WRITTEN INSTRUCTION
Go through the records underneath and write each one out again exactly.

TASK INPUTS
★ ★ ★ ★

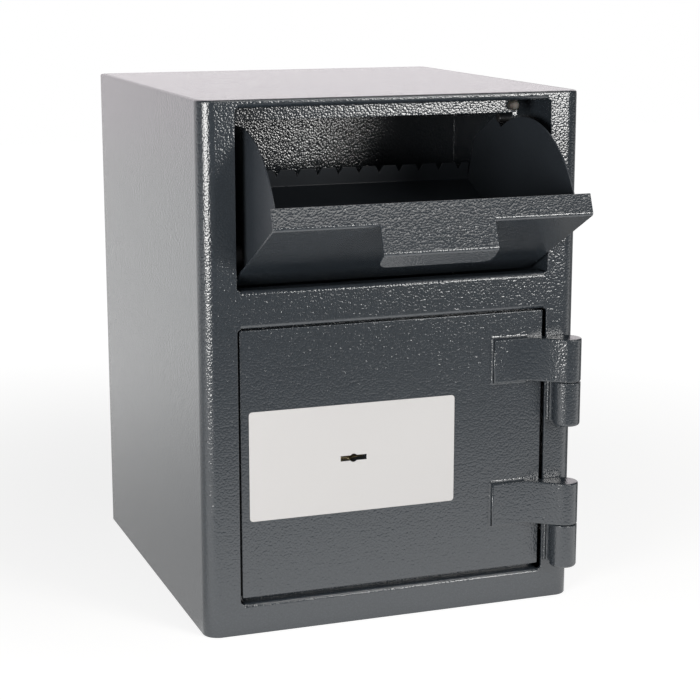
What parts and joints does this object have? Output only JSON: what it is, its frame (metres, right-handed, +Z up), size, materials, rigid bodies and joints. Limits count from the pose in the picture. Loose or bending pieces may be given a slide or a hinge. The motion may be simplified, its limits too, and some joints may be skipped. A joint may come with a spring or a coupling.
{
  "type": "deposit safe",
  "caption": "Steel deposit safe with a tilting hopper with a handle above a hinged, key-locked door.",
  "frame": {"origin": "middle of the base, on the surface that the safe stands on", "axes": "+X to the right seen from the front, +Y from the door to the back, +Z up"},
  "size_m": [0.345, 0.4644, 0.46],
  "materials": {
    "hammered_paint": "glossy dark grey paint with a hammered texture",
    "satin_paint": "smooth satin dark grey paint",
    "label": "satin light grey",
    "steel": "plain machined steel",
    "brass": "plain brass",
    "buffer": "matt",
    "nylon": "black nylon"
  },
  "bodies": {
    "root": {"body_wrapper": "hammered_paint", "top_plate": "hammered_paint", "base_plate": "hammered_paint", "back_plate": "hammered_paint", "left_guide_plate": "hammered_paint", "right_guide_plate": "hammered_paint", "chamber_back_panel": "hammered_paint", "anti_fishing_baffle": "hammered_paint", "stop_bar": "hammered_paint", "closing_buffer": "buffer", "opening_stop_pins": "steel", "pivot_screws": "steel", "pivot_nuts": "steel", "door_rebate_frame": "hammered_paint", "bolt_keeper": "steel", "upper_frame_knuckle": "hammered_paint", "lower_frame_knuckle": "hammered_paint", "upper_hinge_pin": "steel", "lower_hinge_pin": "steel"},
    "hopper": {"hopper_front": "hammered_paint", "hopper_floor": "satin_paint", "left_cheek": "satin_paint", "right_cheek": "satin_paint", "left_pivot_bush": "nylon", "right_pivot_bush": "nylon"},
    "door": {"door_plate": "hammered_paint", "label_plate": "label", "upper_hinge_strap": "hammered_paint", "lower_hinge_strap": "hammered_paint", "dog_bar": "steel", "bolt_guide": "steel", "lock_case": "steel", "lock_cover": "steel", "lock_screws": "steel"},
    "boltwork": {"bolt_bar": "steel", "locking_bolts": "steel", "lock_bolt": "brass"},
    "key_barrel": {"key_barrel": "brass"}
  },
  "joints": [
    {"name": "hopper_tilt", "type": "hinge", "parent": "root", "child": "hopper", "pos_m": [0.0007, -0.1565, 0.327], "axis": [1, 0, 0], "range_deg": [-62.3, 0]},
    {"name": "door_swing", "type": "hinge", "parent": "root", "child": "door", "pos_m": [0.1585, -0.195, 0.15], "axis": [0, 0, 1], "range_deg": [0, 110]},
    {"name": "boltwork_slide", "type": "slide", "parent": "door", "child": "boltwork", "axis": [-1, 0, 0], "range_m": [0, 0.014]},
    {"name": "key_turn", "type": "hinge", "parent": "door", "child": "key_barrel", "pos_m": [-0.038, -0.1635, 0.149], "axis": [0, 1, 0], "range_deg": [0, 180]}
  ],
  "couplings": [
    {"joint": "key_turn", "follows": "boltwork_slide", "rad_per_m": 224.39}
  ]
}
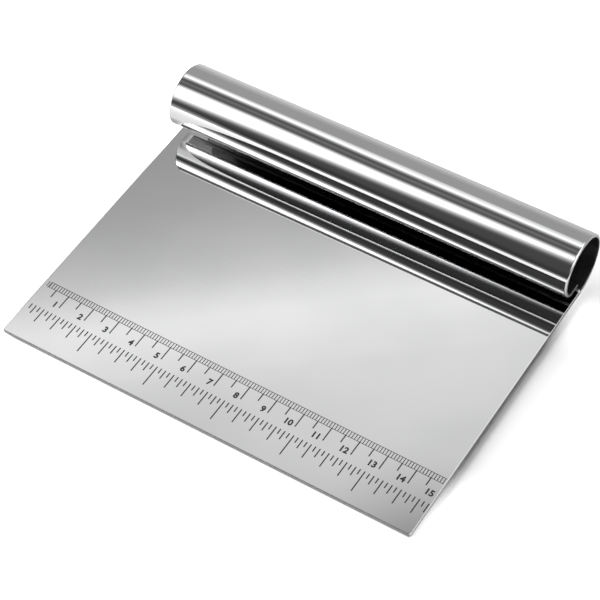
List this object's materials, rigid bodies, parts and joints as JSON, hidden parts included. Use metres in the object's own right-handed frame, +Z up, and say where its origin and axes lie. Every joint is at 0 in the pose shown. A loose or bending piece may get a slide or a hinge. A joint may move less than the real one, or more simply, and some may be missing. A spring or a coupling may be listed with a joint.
{
  "type": "dough scraper",
  "caption": "Bench scraper for dough: a flat polished steel blade with a hollow handle rolled from sheet along its back.",
  "frame": {"origin": "on the resting plane, under the middle of the outline seen from above", "axes": "+X along the working edge and the handle, +Y from the working edge to the handle, +Z up from the blade's underside"},
  "size_m": [0.1504, 0.1188, 0.0237],
  "materials": {
    "polished_steel": "mirror polished stainless steel sheet",
    "weld_steel": "dressed weld, flush and polished outside, as laid inside",
    "etched_marks": "dark etched scale marks, matt"
  },
  "bodies": {
    "root": {"blade": "polished_steel", "seam_weld": "weld_steel", "handle_roll": "polished_steel"}
  },
  "joints": []
}
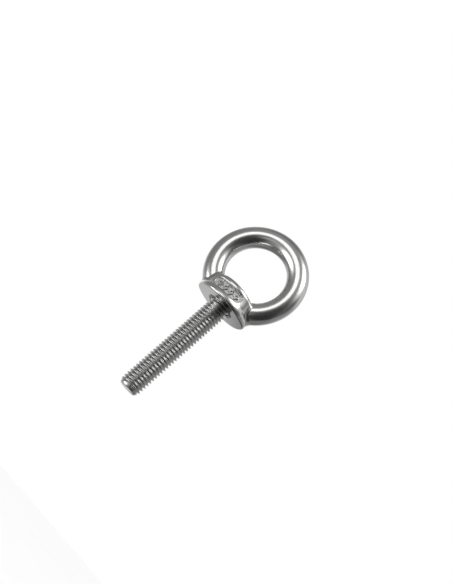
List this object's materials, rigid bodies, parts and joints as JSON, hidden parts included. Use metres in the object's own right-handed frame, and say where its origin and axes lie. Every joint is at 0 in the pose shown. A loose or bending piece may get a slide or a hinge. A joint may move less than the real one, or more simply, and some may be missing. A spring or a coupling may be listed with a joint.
{
  "type": "eye bolt",
  "caption": "Lifting eye bolt: a round polished eye on a round collar with a flat seat, and a long, fully threaded M10 stud locked in it.",
  "frame": {"origin": "centre of the collar's flat seat face, on the stud's axis", "axes": "+Z along the stud's axis, from the stud towards the eye; the eye's ring lies in the XZ plane; the collar's marked face looks towards -Y"},
  "size_m": [0.0436, 0.0252, 0.0919],
  "materials": {
    "polished_steel": "mirror-polished stainless steel with fine polishing marks, satin on the seat face",
    "threaded_steel": "bright rolled thread in plain stainless steel, darker in the roots",
    "bead_steel": "dull, slightly rough stainless steel"
  },
  "bodies": {
    "root": {"eye_head": "polished_steel", "threaded_stud": "threaded_steel", "locking_bead": "bead_steel"}
  },
  "joints": []
}
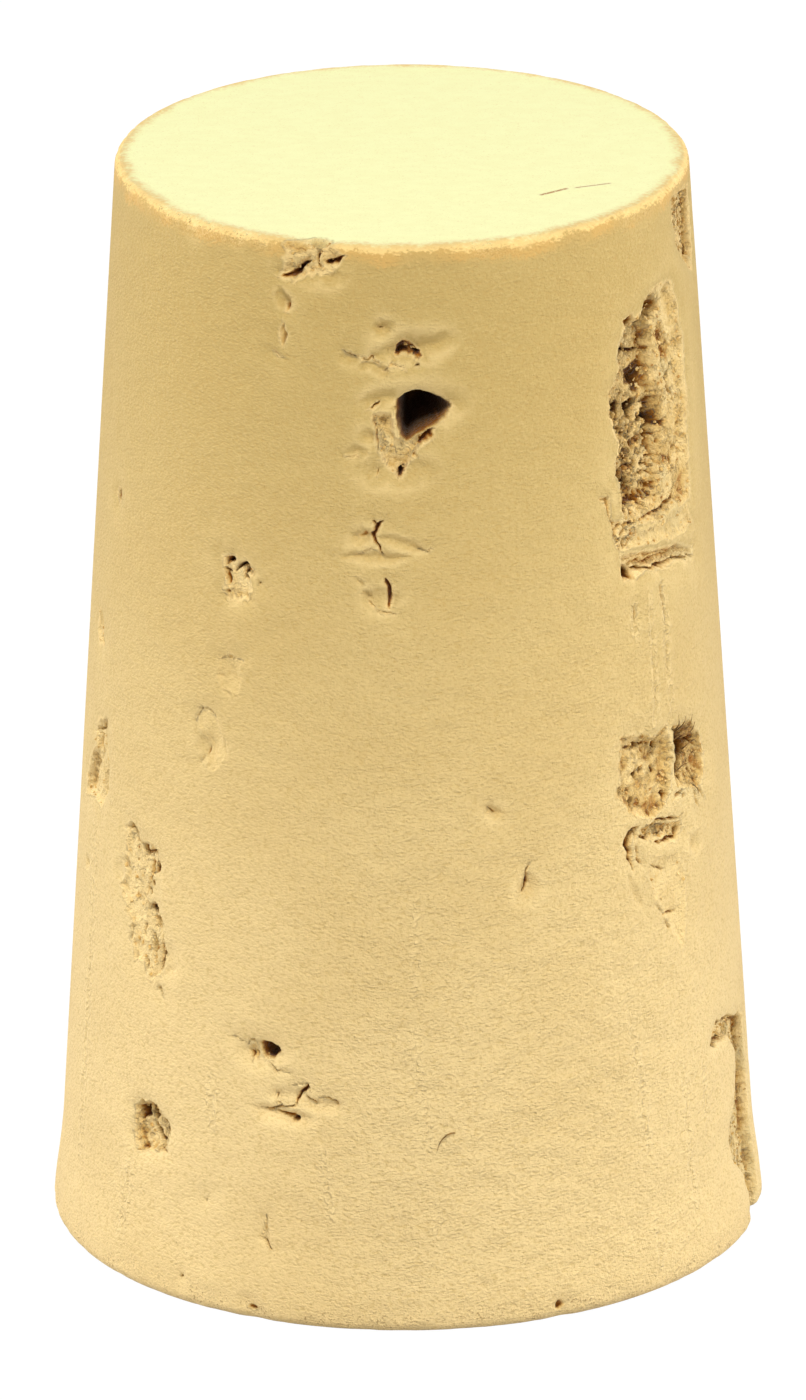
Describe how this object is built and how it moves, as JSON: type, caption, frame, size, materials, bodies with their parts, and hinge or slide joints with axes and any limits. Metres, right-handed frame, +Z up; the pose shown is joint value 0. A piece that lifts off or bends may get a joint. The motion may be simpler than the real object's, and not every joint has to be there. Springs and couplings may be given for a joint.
{
  "type": "tapered cork stopper",
  "caption": "Tapered stopper of natural cork that plugs the neck of a bottle, flask or tube, with open bark pores in its turned side.",
  "frame": {"origin": "centre of the wide end's flat face, which the stopper stands on", "axes": "+Z up the stopper's axis towards the narrow end, -Y towards the front as pictured, +X to the right of it"},
  "size_m": [0.0224, 0.0224, 0.035],
  "materials": {
    "cork": "natural cork, dry and matt, pale buff skin with brown open pores and paler yellow cut ends"
  },
  "bodies": {
    "root": {"stopper": "cork"}
  },
  "joints": []
}
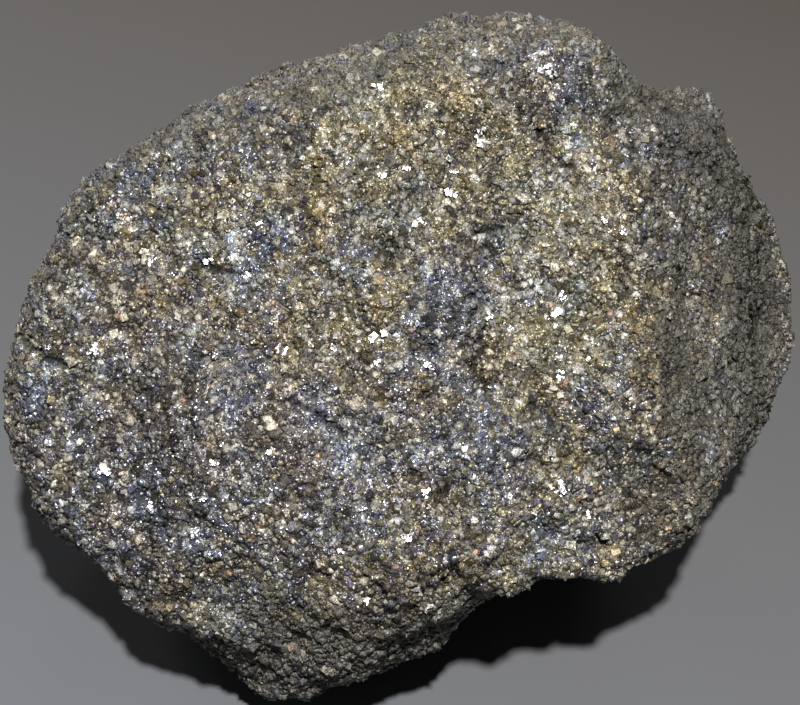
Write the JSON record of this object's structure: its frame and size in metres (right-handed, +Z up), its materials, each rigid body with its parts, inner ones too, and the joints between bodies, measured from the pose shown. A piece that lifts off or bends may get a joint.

★ ★ ★ ★

EXERCISE ANSWER
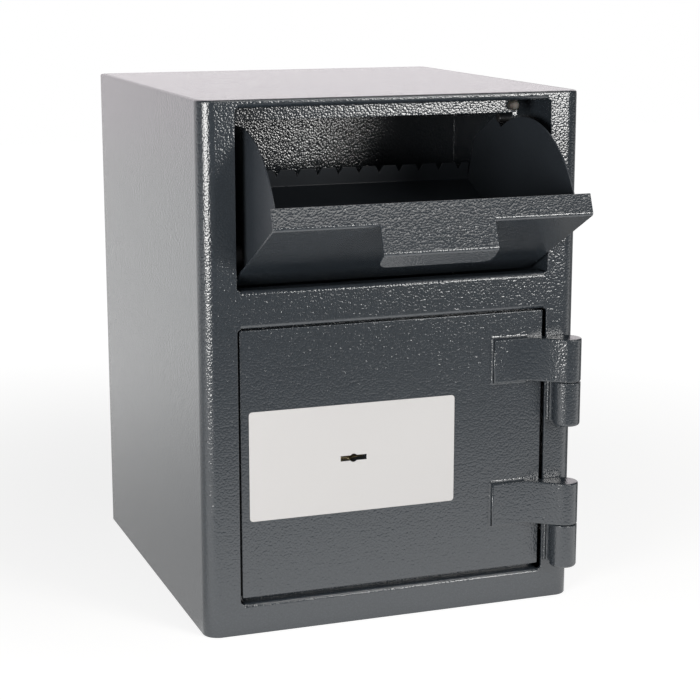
What parts and joints does this object have? Output only JSON: what it is, its frame (metres, right-handed, +Z up), size, materials, rigid bodies and joints. Limits count from the pose in the picture. Loose or bending pieces may be given a slide or a hinge. The motion may be simplified, its limits too, and some joints may be skipped. A joint may come with a spring or a coupling.
{
  "type": "deposit safe",
  "caption": "Steel deposit safe with a tilting hopper with a handle above a hinged, key-locked door.",
  "frame": {"origin": "middle of the base, on the surface that the safe stands on", "axes": "+X to the right seen from the front, +Y from the door to the back, +Z up"},
  "size_m": [0.345, 0.4644, 0.46],
  "materials": {
    "hammered_paint": "glossy dark grey paint with a hammered texture",
    "satin_paint": "smooth satin dark grey paint",
    "label": "satin light grey",
    "steel": "plain machined steel",
    "brass": "plain brass",
    "buffer": "matt",
    "nylon": "black nylon"
  },
  "bodies": {
    "root": {"body_wrapper": "hammered_paint", "top_plate": "hammered_paint", "base_plate": "hammered_paint", "back_plate": "hammered_paint", "left_guide_plate": "hammered_paint", "right_guide_plate": "hammered_paint", "chamber_back_panel": "hammered_paint", "anti_fishing_baffle": "hammered_paint", "stop_bar": "hammered_paint", "closing_buffer": "buffer", "opening_stop_pins": "steel", "pivot_screws": "steel", "pivot_nuts": "steel", "door_rebate_frame": "hammered_paint", "bolt_keeper": "steel", "upper_frame_knuckle": "hammered_paint", "lower_frame_knuckle": "hammered_paint", "upper_hinge_pin": "steel", "lower_hinge_pin": "steel"},
    "hopper": {"hopper_front": "hammered_paint", "hopper_floor": "satin_paint", "left_cheek": "satin_paint", "right_cheek": "satin_paint", "left_pivot_bush": "nylon", "right_pivot_bush": "nylon"},
    "door": {"door_plate": "hammered_paint", "label_plate": "label", "upper_hinge_strap": "hammered_paint", "lower_hinge_strap": "hammered_paint", "dog_bar": "steel", "bolt_guide": "steel", "lock_case": "steel", "lock_cover": "steel", "lock_screws": "steel"},
    "boltwork": {"bolt_bar": "steel", "locking_bolts": "steel", "lock_bolt": "brass"},
    "key_barrel": {"key_barrel": "brass"}
  },
  "joints": [
    {"name": "hopper_tilt", "type": "hinge", "parent": "root", "child": "hopper", "pos_m": [0.0007, -0.1565, 0.327], "axis": [1, 0, 0], "range_deg": [-62.3, 0]},
    {"name": "door_swing", "type": "hinge", "parent": "root", "child": "door", "pos_m": [0.1585, -0.195, 0.15], "axis": [0, 0, 1], "range_deg": [0, 110]},
    {"name": "boltwork_slide", "type": "slide", "parent": "door", "child": "boltwork", "axis": [-1, 0, 0], "range_m": [0, 0.014]},
    {"name": "key_turn", "type": "hinge", "parent": "door", "child": "key_barrel", "pos_m": [-0.038, -0.1635, 0.149], "axis": [0, 1, 0], "range_deg": [0, 180]}
  ],
  "couplings": [
    {"joint": "key_turn", "follows": "boltwork_slide", "rad_per_m": 224.39}
  ]
}
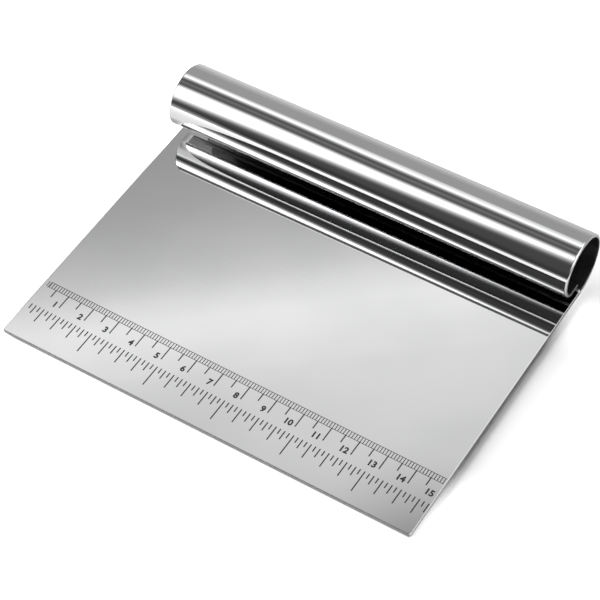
List this object's materials, rigid bodies, parts and joints as JSON, hidden parts included. Use metres in the object's own right-handed frame, +Z up, and say where its origin and axes lie. Every joint is at 0 in the pose shown. A loose or bending piece may get a slide or a hinge. A joint may move less than the real one, or more simply, and some may be missing. A spring or a coupling may be listed with a joint.
{
  "type": "dough scraper",
  "caption": "Bench scraper for dough: a flat polished steel blade with a hollow handle rolled from sheet along its back.",
  "frame": {"origin": "on the resting plane, under the middle of the outline seen from above", "axes": "+X along the working edge and the handle, +Y from the working edge to the handle, +Z up from the blade's underside"},
  "size_m": [0.1504, 0.1188, 0.0237],
  "materials": {
    "polished_steel": "mirror polished stainless steel sheet",
    "weld_steel": "dressed weld, flush and polished outside, as laid inside",
    "etched_marks": "dark etched scale marks, matt"
  },
  "bodies": {
    "root": {"blade": "polished_steel", "seam_weld": "weld_steel", "handle_roll": "polished_steel"}
  },
  "joints": []
}
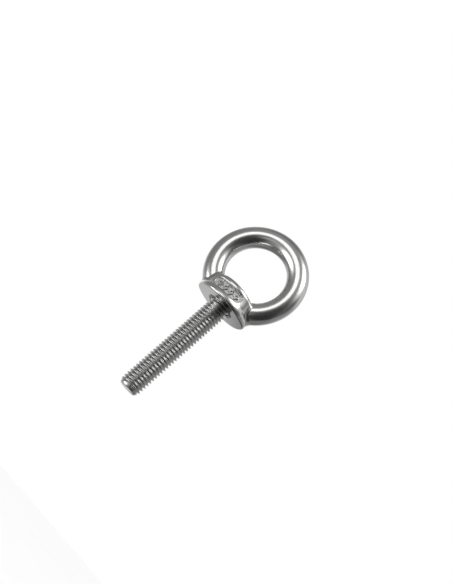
List this object's materials, rigid bodies, parts and joints as JSON, hidden parts included. Use metres in the object's own right-handed frame, and say where its origin and axes lie. Every joint is at 0 in the pose shown. A loose or bending piece may get a slide or a hinge. A joint may move less than the real one, or more simply, and some may be missing. A spring or a coupling may be listed with a joint.
{
  "type": "eye bolt",
  "caption": "Lifting eye bolt: a round polished eye on a round collar with a flat seat, and a long, fully threaded M10 stud locked in it.",
  "frame": {"origin": "centre of the collar's flat seat face, on the stud's axis", "axes": "+Z along the stud's axis, from the stud towards the eye; the eye's ring lies in the XZ plane; the collar's marked face looks towards -Y"},
  "size_m": [0.0436, 0.0252, 0.0919],
  "materials": {
    "polished_steel": "mirror-polished stainless steel with fine polishing marks, satin on the seat face",
    "threaded_steel": "bright rolled thread in plain stainless steel, darker in the roots",
    "bead_steel": "dull, slightly rough stainless steel"
  },
  "bodies": {
    "root": {"eye_head": "polished_steel", "threaded_stud": "threaded_steel", "locking_bead": "bead_steel"}
  },
  "joints": []
}
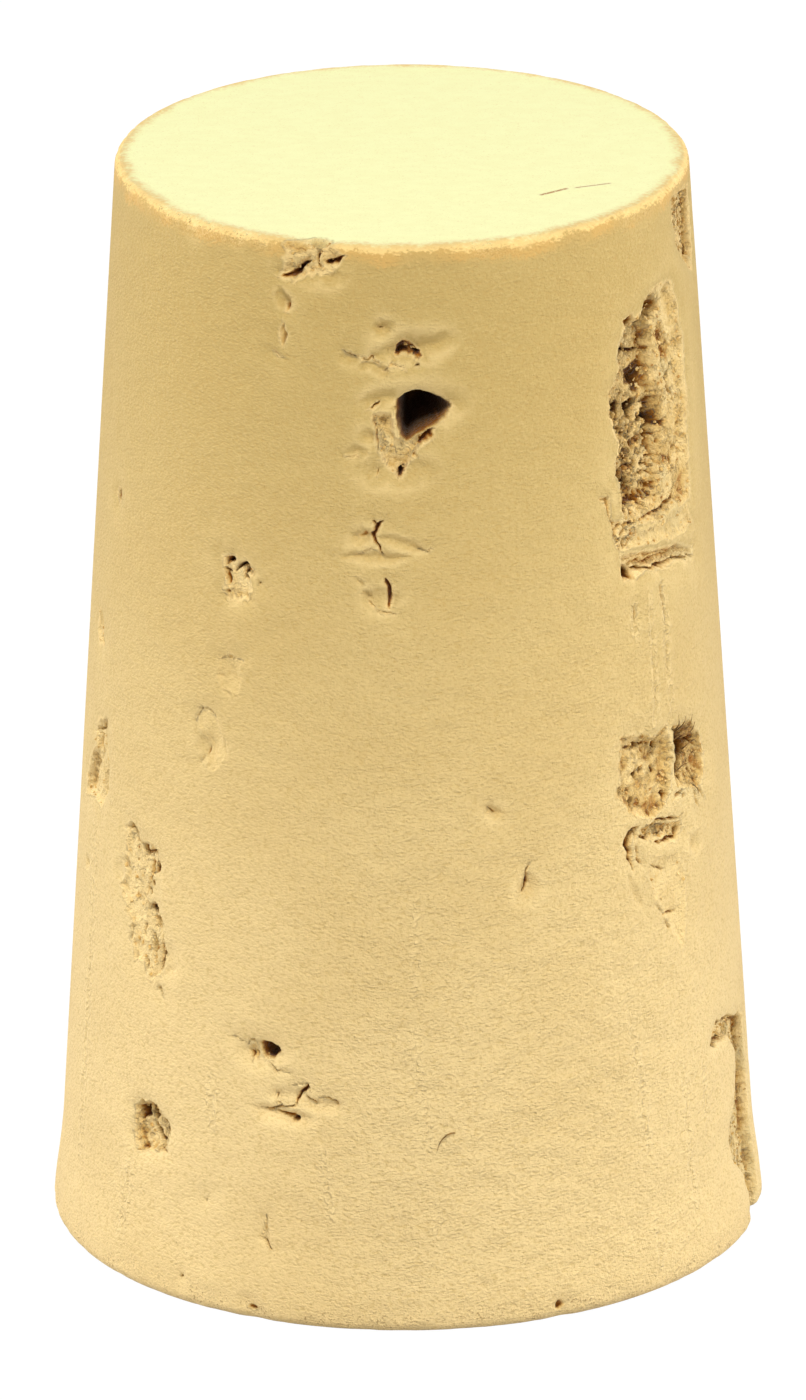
Describe how this object is built and how it moves, as JSON: type, caption, frame, size, materials, bodies with their parts, and hinge or slide joints with axes and any limits. Metres, right-handed frame, +Z up; the pose shown is joint value 0. A piece that lifts off or bends may get a joint. The motion may be simpler than the real object's, and not every joint has to be there. Springs and couplings may be given for a joint.
{
  "type": "tapered cork stopper",
  "caption": "Tapered stopper of natural cork that plugs the neck of a bottle, flask or tube, with open bark pores in its turned side.",
  "frame": {"origin": "centre of the wide end's flat face, which the stopper stands on", "axes": "+Z up the stopper's axis towards the narrow end, -Y towards the front as pictured, +X to the right of it"},
  "size_m": [0.0224, 0.0224, 0.035],
  "materials": {
    "cork": "natural cork, dry and matt, pale buff skin with brown open pores and paler yellow cut ends"
  },
  "bodies": {
    "root": {"stopper": "cork"}
  },
  "joints": []
}
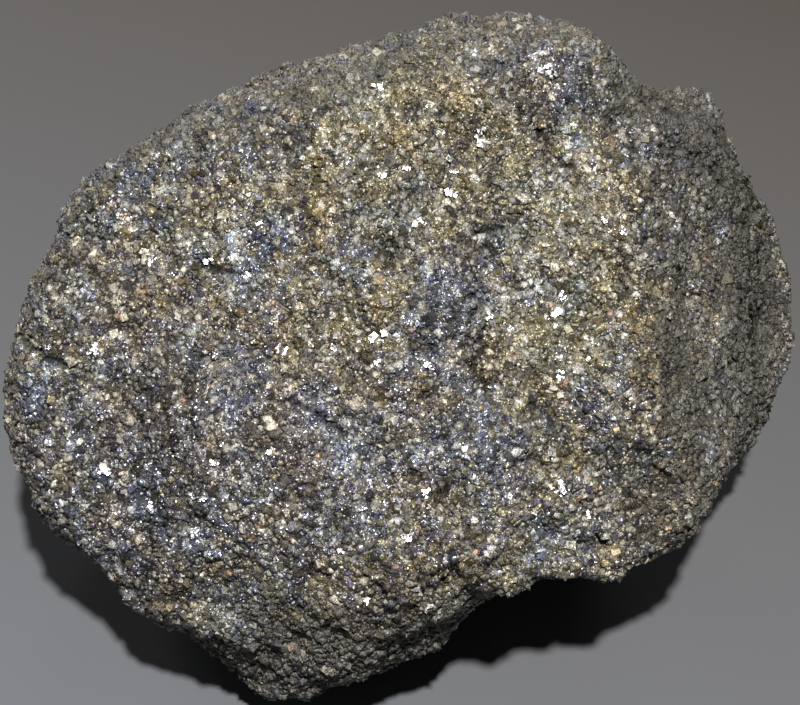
Write the JSON record of this object's structure: its frame and size in metres (right-handed, +Z up), its materials, each rigid body with its parts, inner ones too, and the joints between bodies, measured from the pose shown. A piece that lifts off or bends may get a joint.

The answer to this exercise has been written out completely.